Embora na exposição estejam expostas mais de 1.500 peças, no armazém onde Pedro Cabrita Reis guarda o seu acervo pessoal ficaram ainda muitas outras. “O que está aqui é uma grande parte, seguramente mais do que dois terços, mas tenho ainda outras obras no mesmo armazém de onde estas vieram”, contou.

Algumas, “pela sua dimensão, não tinham cabimento” na mostra. “Noutros casos, as minhas opções de escolha foram sendo feitas de outra maneira — fui repetidas vezes ao armazém buscar obras para esta exposição e algumas voltaram para casa”, referiu.

Pedro Cabrita Reis partilhou com a Lusa que trabalha “desalmadamente”, está “sempre a trabalhar”.

“Tenho essa disposição interior. Ainda que não seja com as mãos, o artista está sempre a trabalhar. Olhar em redor, sinalizar as coisas em redor, e ver através delas aquilo que elas podem dar como potencial motivo para a criação de uma obra, ou para o aprofundamento de um qualquer pensamento, na, da e para a criação artística”, partilhou.

Viajar entre os milhares de obras que tinha à disposição para expor na mostra não lhe trouxe surpresas, visto que se lembra de quase tudo o que fez.

“Com a minha idade [67 anos] e a má vida que levei desde que comecei a ter alguma vida pessoal, a minha memória tem vindo a diluir-se, mas não a memória do trabalho. O encanto de ver as obras não é da surpresa. Eu sei exatamente o que está dentro daquela caixa e dentro daquele embrulho, e quando ela é desembrulhada e posta aqui o encanto é do encontro de um velho amigo”, contou.

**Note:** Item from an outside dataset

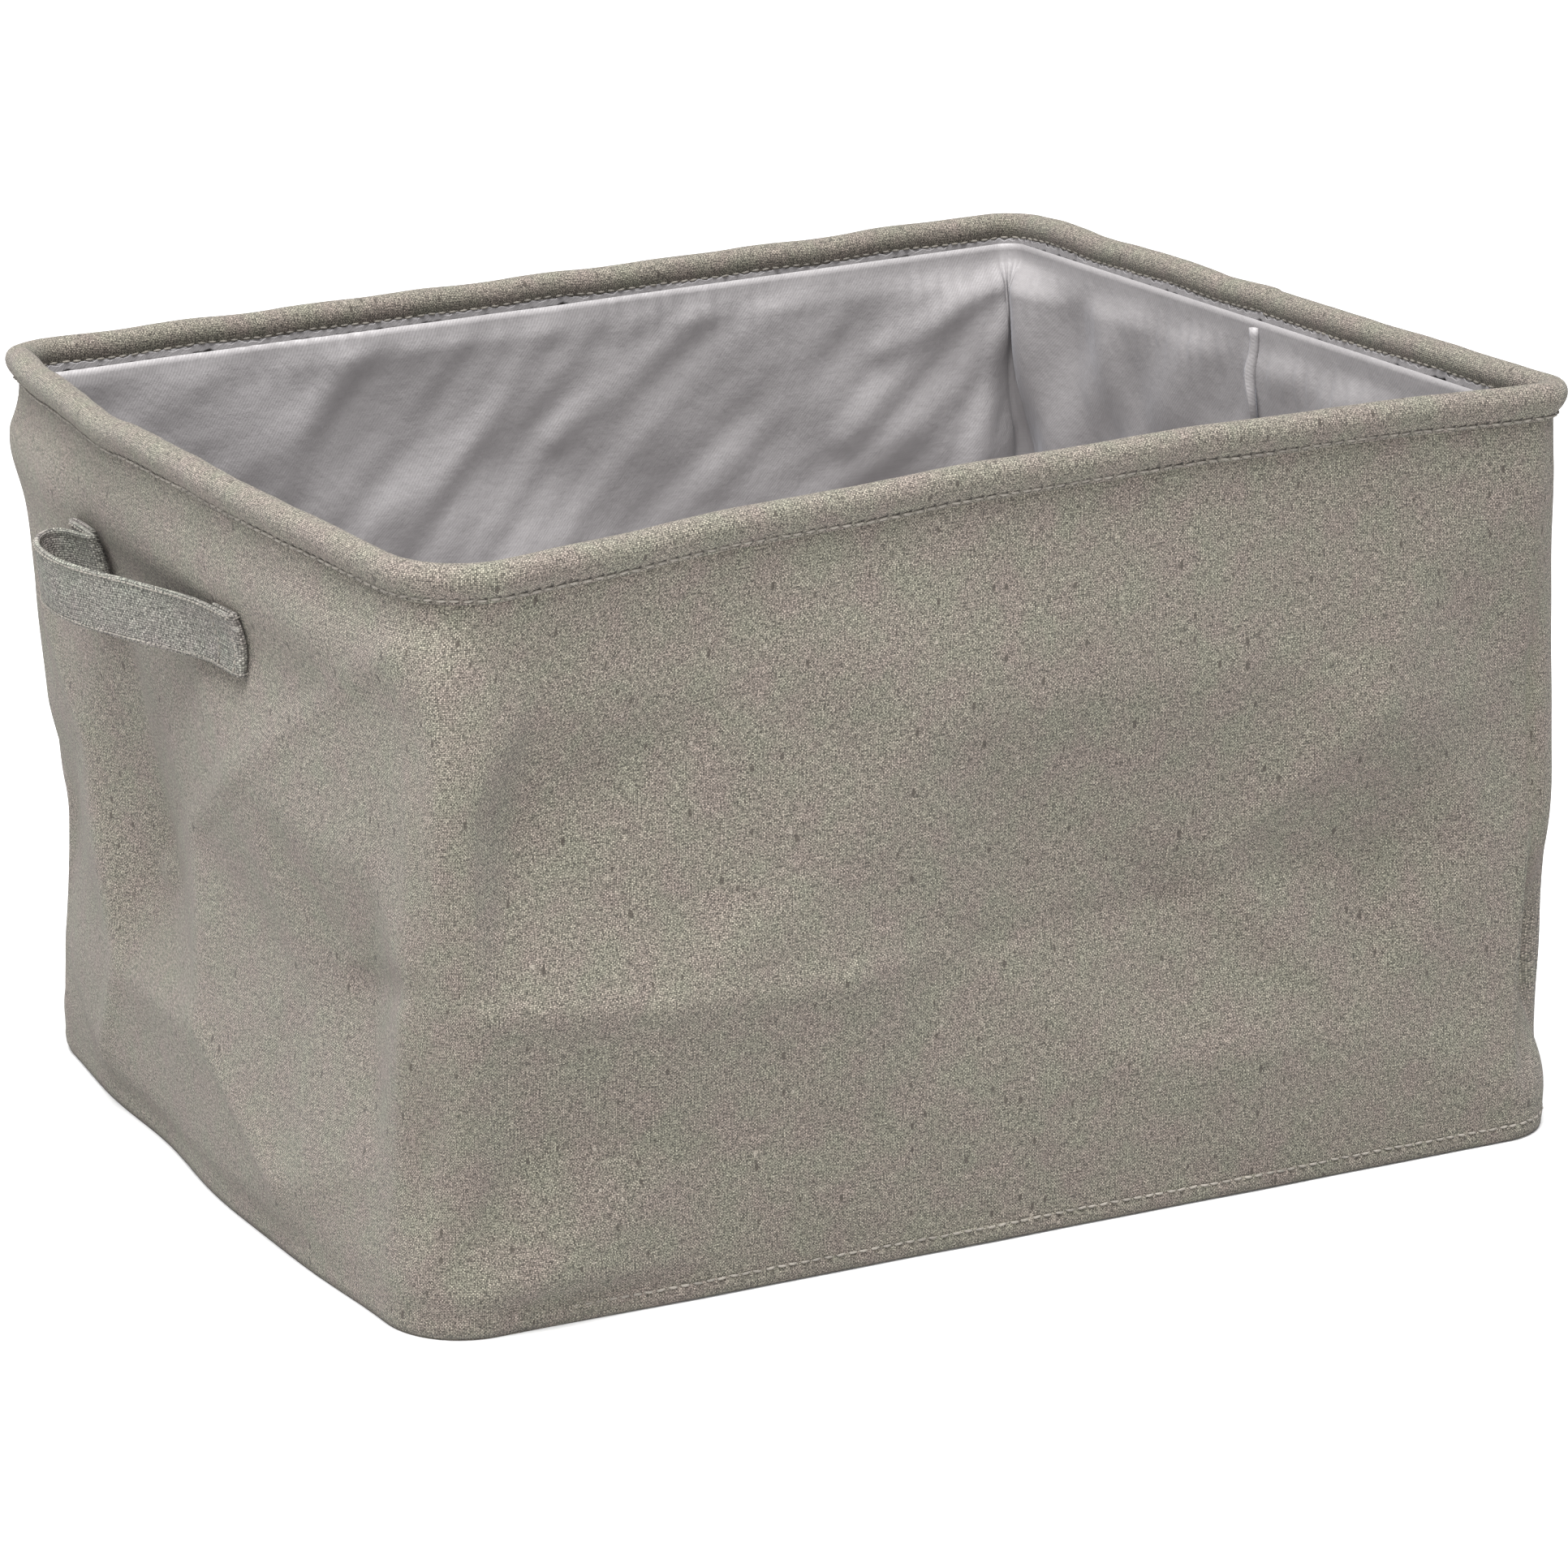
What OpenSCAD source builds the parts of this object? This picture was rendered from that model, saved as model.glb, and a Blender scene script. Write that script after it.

Pedro Cabrita Reis: “O que faço, faço como quero”

Depois de a exposição terminar — está patente até 28 de julho — as obras irão regressar todas ao armazém. “Não vou vender nada, era o que faltava”, garantiu, consciente de que “não irá faltar assédio nesse sentido”. Além de ter decidido não vender as obras, Pedro Cabrita Reis optou por não cobrar bilhetes para a exposição.

Recebi dinheiro público, através da Câmara Municipal de Lisboa, que mo concedeu pela Associação de Turismo de Lisboa. Não considerei que fosse correto eticamente receber dinheiro dos contribuintes e ganhar dinheiro a vender bilhetes”, justificou. Se tivesse decidido cobrar bilhetes, estes nunca iriam custar menos de dez ou quinze euros, disse. “Mas numa família de cinco pessoas, 75 euros, que não é nada, é muito para muitas famílias”, disse.

“Atelier” pode ser visitada de quinta-feira a domingo, entre as 14h00 e as 18h00.